## START Task data
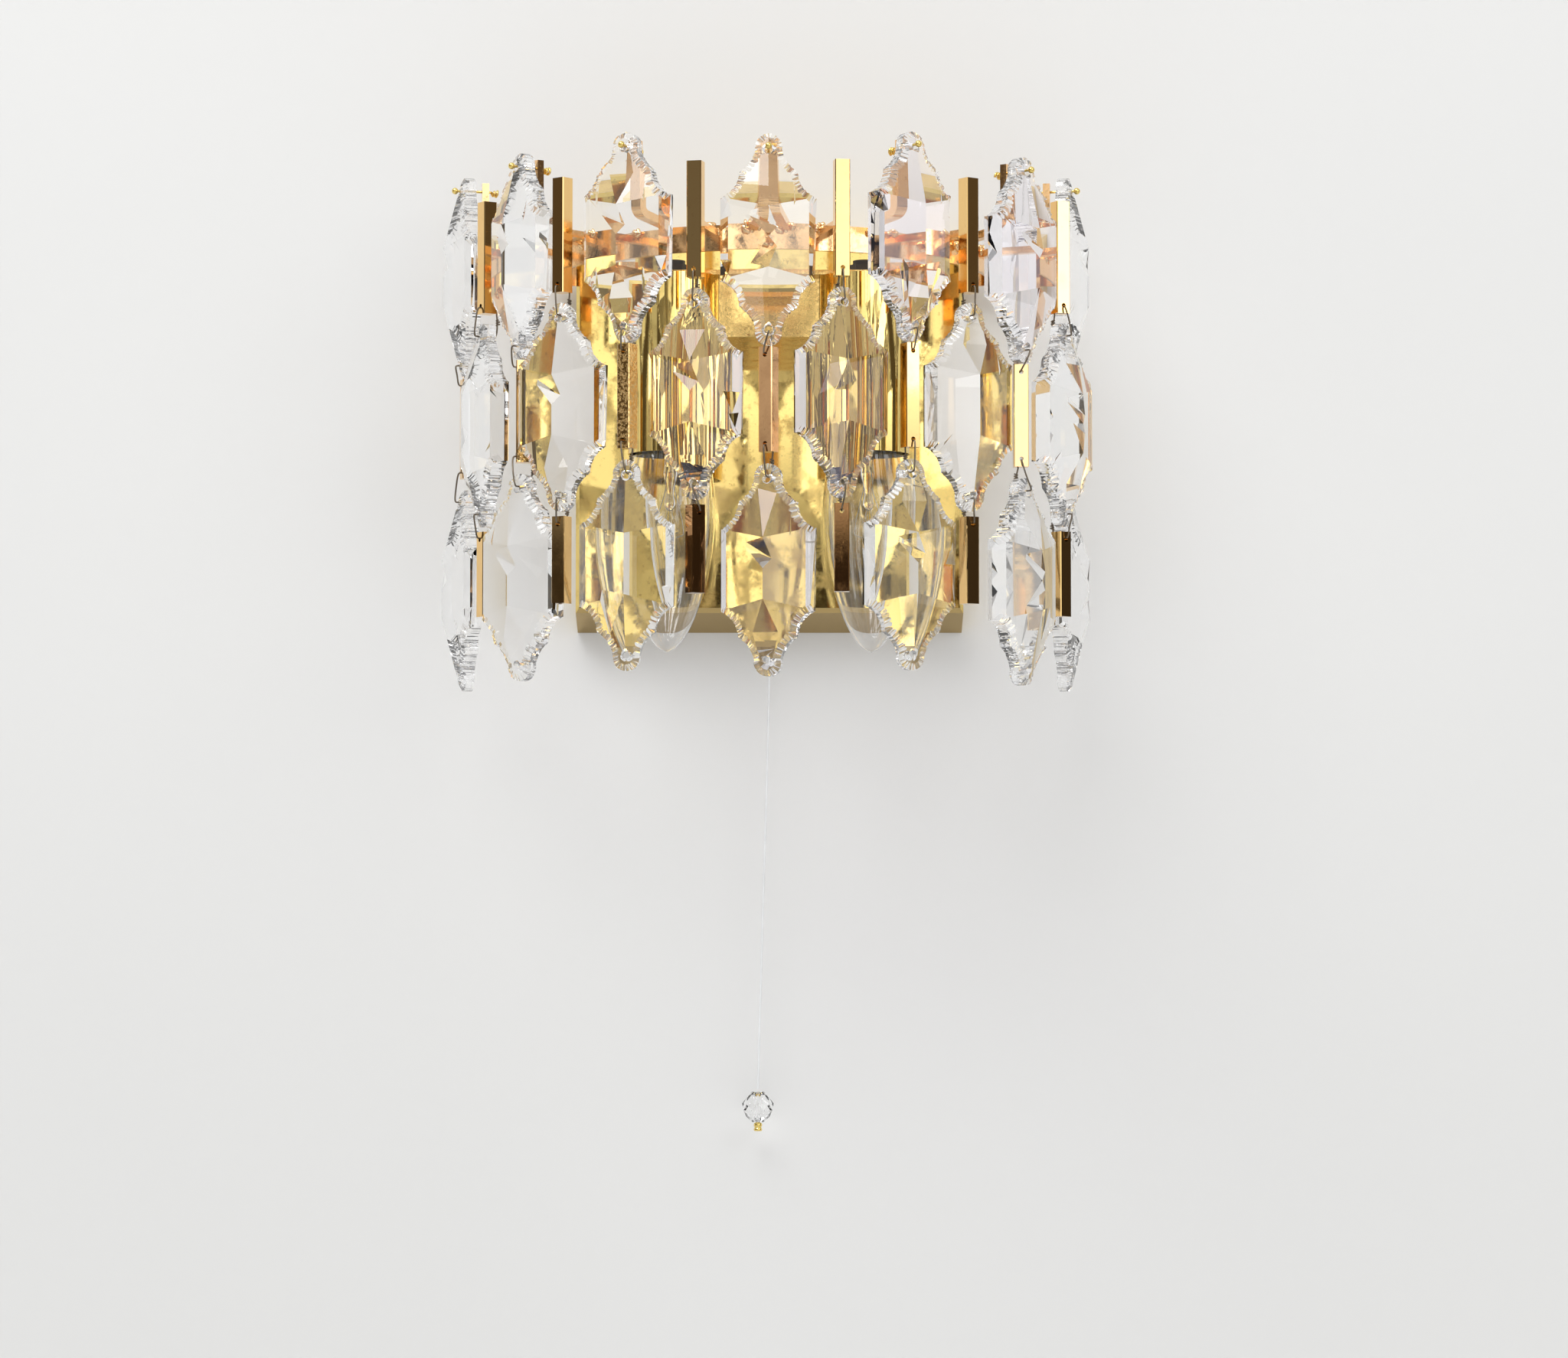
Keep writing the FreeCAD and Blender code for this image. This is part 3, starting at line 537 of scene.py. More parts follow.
def chippedQuarter(dice):
    # (rim point, point where the facets begin, how far the edge drops) along one quarter
    c = crystal
    spans = [math.hypot(b[0] - a[0], b[1] - a[1]) for a, b in zip(fineLine, fineLine[1:])]
    along = [0.0]
    for span in spans:
        along.append(along[-1] + span)
    total = along[-1]
    lobeFrom = along[cuspPlaces[1]]
    marks = [0.0]
    while marks[-1] < total - 1.2:
        marks.append(marks[-1] + dice.uniform(*c["chipLength"]))
    marks = [m * total / marks[-1] for m in marks]
    stops = []
    for a, b in zip(marks, marks[1:]):
        deep = dice.uniform(*c["chipDepth"])
        calm = c["lobeCalm"] if a > lobeFrom else 1.0
        low = dice.uniform(*c["chipFall"])
        lean = dice.uniform(0.2, 0.5)
        stops.append((a, 0.0, 0.88, low * dice.uniform(0.55, 0.95)))
        stops.append((a + (b - a) * lean, deep * calm, 1.0 + 0.25 * calm, low))
        stops.append((a + (b - a) * 0.8, deep * 0.6 * calm, 1.0 + 0.15 * calm, low))
    stops.append((total, 0.0, 1.0, 1.4))
    made = []
    for s, deep, wide, low in stops:
        i = min(range(len(along)), key=lambda k: abs(along[k] - s))
        (x, z), (nx, nz) = fineLine[i], fineNormals[i]
        rim = c["rim"] * wide
        inner = (x + nx * rim, z + nz * rim)
        if nearLine(*inner) < 0.93 * rim:  # past a cusp, so it slides to the cusp's own corner
            cusp = min(cuspPlaces, key=lambda p: abs(p - i))
            before, after = fineNormals[cusp - 2], fineNormals[cusp + 2]
            bx, bz = before[0] + after[0], before[1] + after[1]
            size = math.hypot(bx, bz)
            reach = c["rim"] / (size / 2)
            inner = (fineLine[cusp][0] + bx / size * reach, fineLine[cusp][1] + bz / size * reach)
        made.append(((x + nx * deep, z + nz * deep), inner, low))
    return made


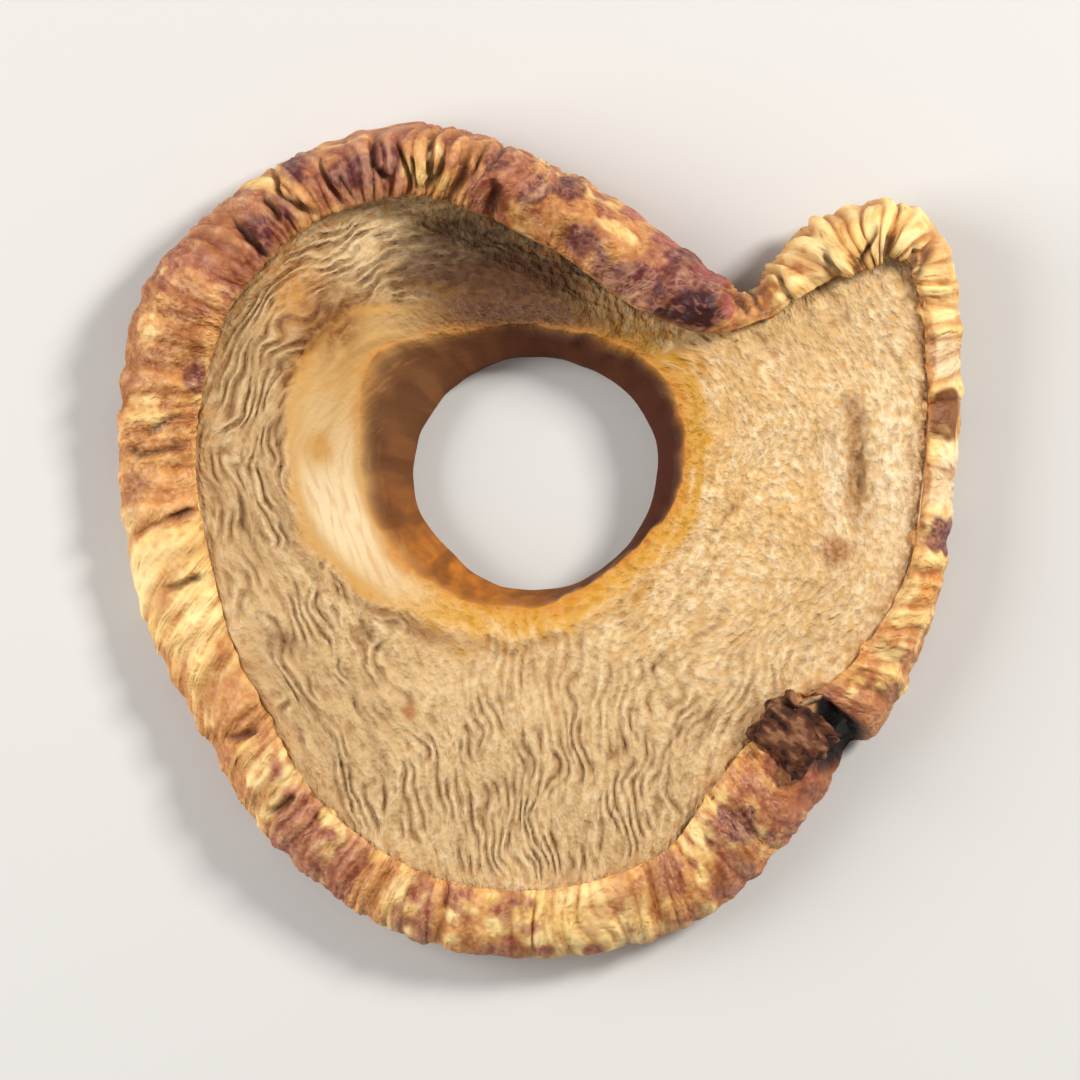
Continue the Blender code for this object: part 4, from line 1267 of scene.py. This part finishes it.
def scab_material():
    """Dark dry woody tissue, with painted highlight on its ridges and painted shade where it is low."""
    s = Shading("woody_tissue")
    fleck = s.noise(0.5, 3)
    colour = s.mix(s.ramp(s.noise(2.2), 0.35, 0.65), (64, 35, 24), (94, 53, 33))
    colour = s.mix(s.ramp(fleck, 0.5, 0.7, 0, 0.45), colour, (48, 27, 22))
    # Painted highlight on the raised ridges, and painted shade on the low parts
    colour = s.mix(s.ramp(s.zone("ridge"), 0.5, 0.95, 0, 0.8), colour, (152, 106, 74))
    colour = s.mix(s.ramp(s.zone("ridge"), 0.1, 0.4, 0.85, 0), colour, (30, 17, 16))
    return s.finish(colour, 0.75, ((s.noise(0.35, 3), 0.1),), 0.2)


def floor_and_light():
    """A plain pale floor, a key light from the upper right, a wide fill from the left, and soft sky."""
    bpy.ops.mesh.primitive_plane_add(size=3)
    floor = bpy.context.object
    floor.name = "floor"
    s = Shading("pale_floor")
    s.put(s.shader, {"Base Color": [0.62, 0.61, 0.60, 1], "Roughness": 0.9})
    floor.data.materials.append(s.material)
    for name, place, size, power, colour in LIGHTS:
        lamp = bpy.data.lights.new(name, "AREA")
        lamp.size = size
        lamp.energy = power
        lamp.color = colour
        light = in_scene(name, lamp)
        light.location = place
        light.rotation_euler = (-Vector(place)).to_track_quat("-Z", "Y").to_euler()
    world = bpy.data.worlds.new("soft_sky")
    world.use_nodes = True
    background = world.node_tree.nodes["Background"]
    background.inputs["Color"].default_value = (1.0, 0.98, 0.95, 1)
    background.inputs["Strength"].default_value = SKY
    bpy.context.scene.world = world


def camera():
    """Straight above the ring, with its top edge up."""
    view = in_scene("camera", bpy.data.cameras.new("camera"))
    view.location = (0, 0, CAMERA_HEIGHT)
    view.data.sensor_width = SENSOR
    view.data.lens = SENSOR * (CAMERA_HEIGHT - VIEW_LEVEL) / VIEW_WIDTH
    view.data.clip_start = 0.01
    bpy.context.scene.camera = view


def main():
    """Builds the three pieces where the solid is, then the floor, the light and the camera."""
    solid = Loft(SOLID_ROUND)
    rows = np.concatenate([*solid.band, *solid.bore, *solid.back])
    lowest, highest = rows.min(0), rows.max(0)
    box_low, box_high = (np.array(corner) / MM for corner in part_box(NODE))
    shift = (lowest + highest) / 2 - (box_low + box_high) / 2
    shift[2] = lowest[2] - box_low[2]
    for piece, slot in ((flesh_piece(shift), "flesh"), (peel_piece(shift), "peel"),
                        (scab_piece(shift), "woody_tissue")):
        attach(piece, "root")
        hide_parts(NODE)
    floor_and_light()
    camera()
    bpy.context.scene.view_settings.view_transform = "Standard"
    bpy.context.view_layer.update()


main()
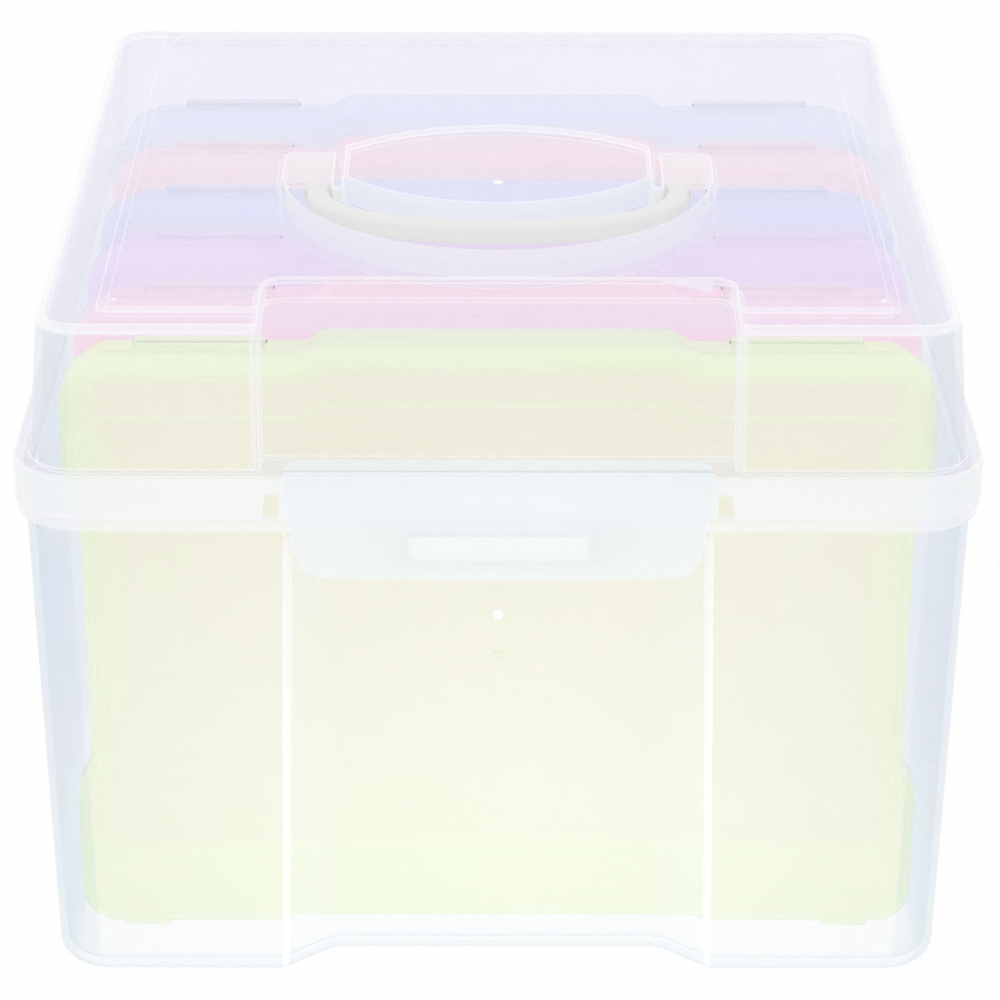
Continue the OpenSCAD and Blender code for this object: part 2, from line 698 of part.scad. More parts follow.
module case_cover(i) color(TINTS[i], 0.6) {
    front = case_front(i);
    rim = front + cover_t;
    border_z = cover_t - panel_step;
    inner_z = border_z - case_wall;
    inner_r = case_edge_r / 2;
    tongue_z = case_z + case_h - case_wall;
    hook_z = case_z + case_h - tray_top_in + rest_gap;
    stand(rim) loft(concat(
        [cover_ring(case_wall + inner_r, inner_z),
         cover_ring(case_wall, inner_z - inner_r),
         cover_ring(case_wall, 0),
         cover_ring(0, 0)],
        [for (a = [0, 30, 60, 90])
            cover_ring(case_edge_r * (1 - cos(a)), border_z - case_edge_r * (1 - sin(a)))],
        [panel_ring(0, border_z), panel_ring(panel_step / 2, cover_t)]));
    for (side = [-1, 1]) {
        case_foot(side * foot_x, front + 2 * case_edge_r, rim - case_wall, case_z + case_wall / 2);
        // Snap tongue, with the hook at its end
        translate([side * tongue_x - tongue_w / 2, rim - 1, tongue_z])
            cube([tongue_w, tongue_len + 1, case_wall]);
        translate([side * tongue_x - tongue_w / 2, rim + tongue_len - case_wall, hook_z])
            cube([tongue_w, case_wall, tongue_z - hook_z + eps]);
    }
}

module case_tray(i) color(TINTS[i], 0.6) {
    rear = case_front(i) + case_t;
    rim = case_front(i) + cover_t;
    tray_t = case_t - cover_t + nest;
    inner_r = case_edge_r / 2;
    top = case_z + case_h - tray_top_in;
    tray_low = case_z + tray_low_in;
    bead_r = case_wall - 0.2;
    bead_gap = 0.6;
    stand(rear) loft(concat(
        [for (a = [90, 60, 30, 0])
            tray_ring(case_edge_r * (1 - cos(a)), case_edge_r * (1 - sin(a)))],
        [tray_ring(0, tray_t),
         tray_ring(case_wall, tray_t),
         tray_ring(case_wall, case_wall + inner_r),
         tray_ring(case_wall + inner_r, case_wall)]));
    for (side = [-1, 1]) {
        case_foot(side * foot_x, rim + 2 * case_wall, rear - 2 * case_edge_r, tray_low + case_wall / 2);
        // Bead behind which the snap tongue catches
        across(side * tongue_x - tongue_w / 2 + 1, side * tongue_x + tongue_w / 2 - 1)
            translate([rim + tongue_len - case_wall - bead_r - bead_gap, top]) circle(bead_r);
        // Finger tab
        translate([side * tab_x - tab_w / 2, rim + 0.5, top - case_wall / 2])
            cube([tab_w, 2 * case_wall, tray_top_in - 2]);
    }
}

base_bin();
lid();
latch_plate();
front_latch();
carry_handle();
for (i = [0:COUNT - 1]) {
    case_cover(i);
    case_tray(i);
}
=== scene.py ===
"""Photo keeper case: a clear carrying case that holds six tinted photo cases on edge."""

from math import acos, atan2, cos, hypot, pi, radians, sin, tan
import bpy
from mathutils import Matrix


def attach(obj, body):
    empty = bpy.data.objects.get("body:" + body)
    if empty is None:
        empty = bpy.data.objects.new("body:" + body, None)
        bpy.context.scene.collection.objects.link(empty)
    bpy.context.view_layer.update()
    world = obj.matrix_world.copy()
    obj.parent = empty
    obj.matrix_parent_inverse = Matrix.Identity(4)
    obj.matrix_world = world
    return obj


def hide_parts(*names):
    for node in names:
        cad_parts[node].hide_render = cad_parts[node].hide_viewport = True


bl_info = {
    "name": "Photo keeper case",
    "version": (1, 0, 0),
    "blender": (4, 5, 0),
    "location": "3D View > Sidebar > Keeper",
    "description": "Dresses a clear carrying case that holds six tinted photo cases",
    "category": "Object",
}

from types import SimpleNamespace

import bmesh
import bpy
from bpy.props import FloatProperty, FloatVectorProperty, IntProperty, PointerProperty
from bpy.types import Operator, Panel, PropertyGroup
from mathutils import Euler, Vector

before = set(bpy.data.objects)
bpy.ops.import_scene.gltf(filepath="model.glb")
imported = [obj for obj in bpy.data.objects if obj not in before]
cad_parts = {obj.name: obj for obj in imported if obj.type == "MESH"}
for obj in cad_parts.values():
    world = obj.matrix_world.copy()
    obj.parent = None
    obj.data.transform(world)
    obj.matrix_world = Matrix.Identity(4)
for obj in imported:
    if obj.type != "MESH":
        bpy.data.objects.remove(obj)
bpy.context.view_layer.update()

MM = 0.001
SLIP = 0.01 * MM  # keeps the faces of two joined solids from lying in one plane
HAIR = 0.1 * MM  # margin of a test on where a face lies
OVER = 1 * MM  # how far a carving solid passes what it cuts
FAR = 20 * MM  # how far it reaches where nothing stands in its way
SEAT_ROOM = 1 * MM  # room beside the catch in its seat
TINTS = 6
PIN_SIDES = 24
PLASTIC_IOR = 1.49
CLOUD_SCALE = 24
RIPPLE_SCALE = 55
GRAIN_RANGE = (0.3, 0.7)  # where most of a noise's values lie
# The edge slot holds the near-white painted highlight of rounded edges, partly the plastic seen edge-on; the
# haze slot a paler copy of the clear plastic, painted light on walls seen straight on; the corner slot a
# darker blue-grey, painted shade where the upright corners turn away, partly the plastic's own tint seen
# along it.
WALL, EDGE_HIGHLIGHT, FROST, LIT_HAZE, CORNER_SHADE = range(5)  # material slots of a clear piece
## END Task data
Within the listing above, locate the line containing "obj.parent = empty" and the line containing "cad_parts[node].hide_render = cad_parts[node].hide_viewport". Reproduce those two lines and all lines between them exactly, with nothing added.

## Full response:
    obj.parent = empty
    obj.matrix_parent_inverse = Matrix.Identity(4)
    obj.matrix_world = world
    return obj


def hide_parts(*names):
    for node in names:
        cad_parts[node].hide_render = cad_parts[node].hide_viewport = True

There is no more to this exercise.